Love is not blind, nor yet forgiving. "O yes, believe me," as the song says, "Love has eyes!" The nearer the intimacy, the more cuttingly do we feel the unworthiness of those we love; and because you love one, and would die for that love to-morrow, you have not forgiven, and you never will forgive, that friend's misconduct. If you want a person's faults, go to those who love him. They will not tell you, but they know. And herein lies the magnanimous courage of love, that it endures this knowledge without change.

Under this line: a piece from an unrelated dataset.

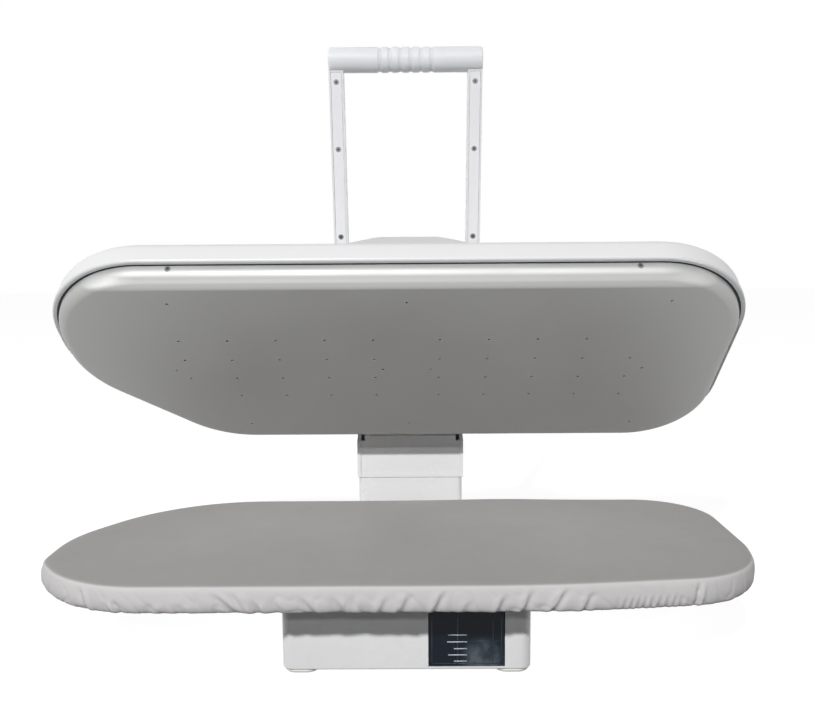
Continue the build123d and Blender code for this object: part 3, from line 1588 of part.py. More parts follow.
# Handle grip: round bar with raised rings in the middle, hollow for the rod
rod_inset = 4
grip_left = handle_x - handle_width / 2
grip_centre = handle_section(0).from_local_coords(Vector(handle_reach, 0, 0))
grip_axis = Axis(origin=grip_centre, direction=(1, 0, 0))
groove_start = handle_x - grip_groove_pitch * (grip_grooves - 1) / 2
groove_reach = handle_reach + grip_radius + grip_groove_radius - grip_groove_depth
with BuildPart() as handle_grip:
    with BuildSketch(handle_underside(0)):
        with Locations((handle_x, handle_reach + grip_radius / 2)):
            Rectangle(handle_width, grip_radius)
    revolve(axis=grip_axis)
    fillet(handle_grip.faces().filter_by(Axis.X).edges(), grip_end_round)
    with BuildSketch(handle_underside(0)):
        with Locations(*[(groove_start + i * grip_groove_pitch, groove_reach) for i in range(grip_grooves)]):
            Circle(grip_groove_radius)
    revolve(axis=grip_axis, mode=Mode.SUBTRACT)
    with BuildSketch(handle_section(grip_left + rod_inset)):
        with Locations((handle_reach, 0)):
            Circle(rod_radius)
    extrude(amount=handle_width - 2 * rod_inset, mode=Mode.SUBTRACT)
    for centre_x in arm_centres:
        with BuildSketch(handle_section(centre_x - arm_width / 2 + arm_shell)):
            with Locations((handle_reach - grip_radius, 0)):
                Rectangle(2 * handle_tab, tab_height)
        extrude(amount=arm_width - 2 * arm_shell, mode=Mode.SUBTRACT)

# Grip rod: steel core of the grip
with BuildPart() as grip_rod:
    with BuildSketch(handle_section(grip_left + rod_inset)):
        with Locations((handle_reach, 0)):
            Circle(rod_radius)
    extrude(amount=handle_width - 2 * rod_inset)

# Every piece under its name
pieces = {
    "feet": feet,
    "base_plate": base_plate,
    "base_housing": base_housing,
    "base_screws": base_screws,
    "tank_bay": tank_bay,
    "tank_shell": tank_shell,
    "tank_lid": tank_lid,
    "filler_cap": filler_cap,
    "cap_seal": cap_seal,
    "tank_valve": tank_valve,
    "tank_socket": tank_socket,
    "water_pump": water_pump,
    "pump_coil": pump_coil,
    "suction_hose": suction_hose,
    "feed_hose": feed_hose,
    "feed_banjo": feed_banjo,
    "column_frame": column_frame,
    "column_bolts": column_bolts,
    "hinge_shaft": hinge_shaft,
    "hinge_bushes": hinge_bushes,
    "hinge_spacer": hinge_spacer,
    "lift_springs": lift_springs,
    "neck_housing": neck_housing,
    "neck_cover": neck_cover,
    "power_gland": power_gland,
    "board_posts": board_posts,
    "board_pan": board_pan,
    "board_foam": board_foam,
    "board_cover": board_cover,
    "heating_plate": heating_plate,
    "plate_screws": plate_screws,
    "heating_element": heating_element,
    "chamber_cover": chamber_cover,
    "edge_gasket": edge_gasket,
    "thermostat": thermostat,
    "thermal_fuse": thermal_fuse,
    "insulation_mat": insulation_mat,
    "heat_shield": heat_shield,
    "head_cover": head_cover,
    "arm_frame": arm_frame,
    "arm_bolts": arm_bolts,
    "rotary_collar": rotary_collar,
    "steam_hose": steam_hose,
    "arm_cover": arm_cover,
    "console": console,
    "control_board": control_board,
    "power_button": power_button,
    "steam_button": steam_button,
    "indicator_lenses": indicator_lenses,
    "temperature_dial": temperature_dial,
    "head_harness": head_harness,
    "handle_shaft": handle_shaft,
    "handle_spacers": handle_spacers,
    "handle_spring": handle_spring,
    "handle_arm_left": handle_arm_left,
    "handle_arm_right": handle_arm_right,
    "handle_strips": handle_strips,
    "handle_screws": handle_screws,
    "handle_grip": handle_grip,
    "grip_rod": grip_rod,
}
os.makedirs("parts", exist_ok=True)
for name, piece in pieces.items():
    piece.part.label = name
    export_step(piece.part, f"parts/{name}.step")
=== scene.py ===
"""Looks of the steam press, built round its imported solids. Lengths are in metres."""
import json
import math

import bmesh
import bpy
from mathutils import Matrix, Vector, noise


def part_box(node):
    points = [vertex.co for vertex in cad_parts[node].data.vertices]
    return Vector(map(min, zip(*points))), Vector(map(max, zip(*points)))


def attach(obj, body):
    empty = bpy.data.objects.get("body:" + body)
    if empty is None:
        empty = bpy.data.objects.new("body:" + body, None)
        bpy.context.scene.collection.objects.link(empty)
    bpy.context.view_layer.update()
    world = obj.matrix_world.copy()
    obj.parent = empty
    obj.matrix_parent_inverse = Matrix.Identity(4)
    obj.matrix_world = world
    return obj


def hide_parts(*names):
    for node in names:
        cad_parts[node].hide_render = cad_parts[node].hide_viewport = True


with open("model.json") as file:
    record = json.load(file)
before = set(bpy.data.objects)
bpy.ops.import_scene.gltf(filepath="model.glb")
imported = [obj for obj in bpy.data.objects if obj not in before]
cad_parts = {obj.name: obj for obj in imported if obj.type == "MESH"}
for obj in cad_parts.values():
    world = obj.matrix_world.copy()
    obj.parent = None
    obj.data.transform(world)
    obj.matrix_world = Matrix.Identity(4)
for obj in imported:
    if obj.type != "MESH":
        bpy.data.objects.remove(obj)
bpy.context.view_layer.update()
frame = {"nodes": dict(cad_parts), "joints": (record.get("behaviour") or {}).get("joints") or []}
nodes = frame["nodes"]
mm = 0.001
x_axis = Vector((1, 0, 0))
z_axis = Vector((0, 0, 1))

# The head's ways up and back at rest, and how far back the front edge of its plate lies
joints = {joint["name"]: joint for joint in frame["joints"]}
head_up = -Vector(joints["power_press"]["axis"]).normalized()
head_back = head_up.cross(x_axis)
plate_front = min(vertex.co.dot(head_back) for vertex in nodes["heating_plate"].data.vertices)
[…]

It required a cold, distant personality like that of Thoreau, perhaps, to recognise and certainly to utter this truth; for a more human love makes it a point of honour not to acknowledge those faults of which it is most conscious. But his point of view is both high and dry. He has no illusions; he does not give way to love any more than to hatred, but preserves them both with care like valuable curiosities. A more bald-headed picture of life, if I may so express myself, has seldom been presented. He is an egoist; he does not remember, or does not think it worth while to remark, that, in these near intimacies, we are ninety-nine times disappointed in our beggarly selves for once that we are disappointed in our friend; that it is we who seem most frequently undeserving of the love that unites us; and that it is by our friend's conduct that we are continually rebuked and yet strengthened for a fresh endeavour. Thoreau is dry, priggish, and selfish. It is profit he is after in these intimacies; moral profit, certainly, but still profit to himself. If you will be the sort of friend I want, he remarks naively, "my education cannot dispense with your society." His education! as though a friend were a dictionary. And with all this, not one word about pleasure, or laughter, or kisses, or any quality of flesh and blood. It was not inappropriate, surely, that he had such close relations with the fish. We can understand the friend already quoted, when he cried: "As for taking his arm, I would as soon think of taking the arm of an elm-tree!"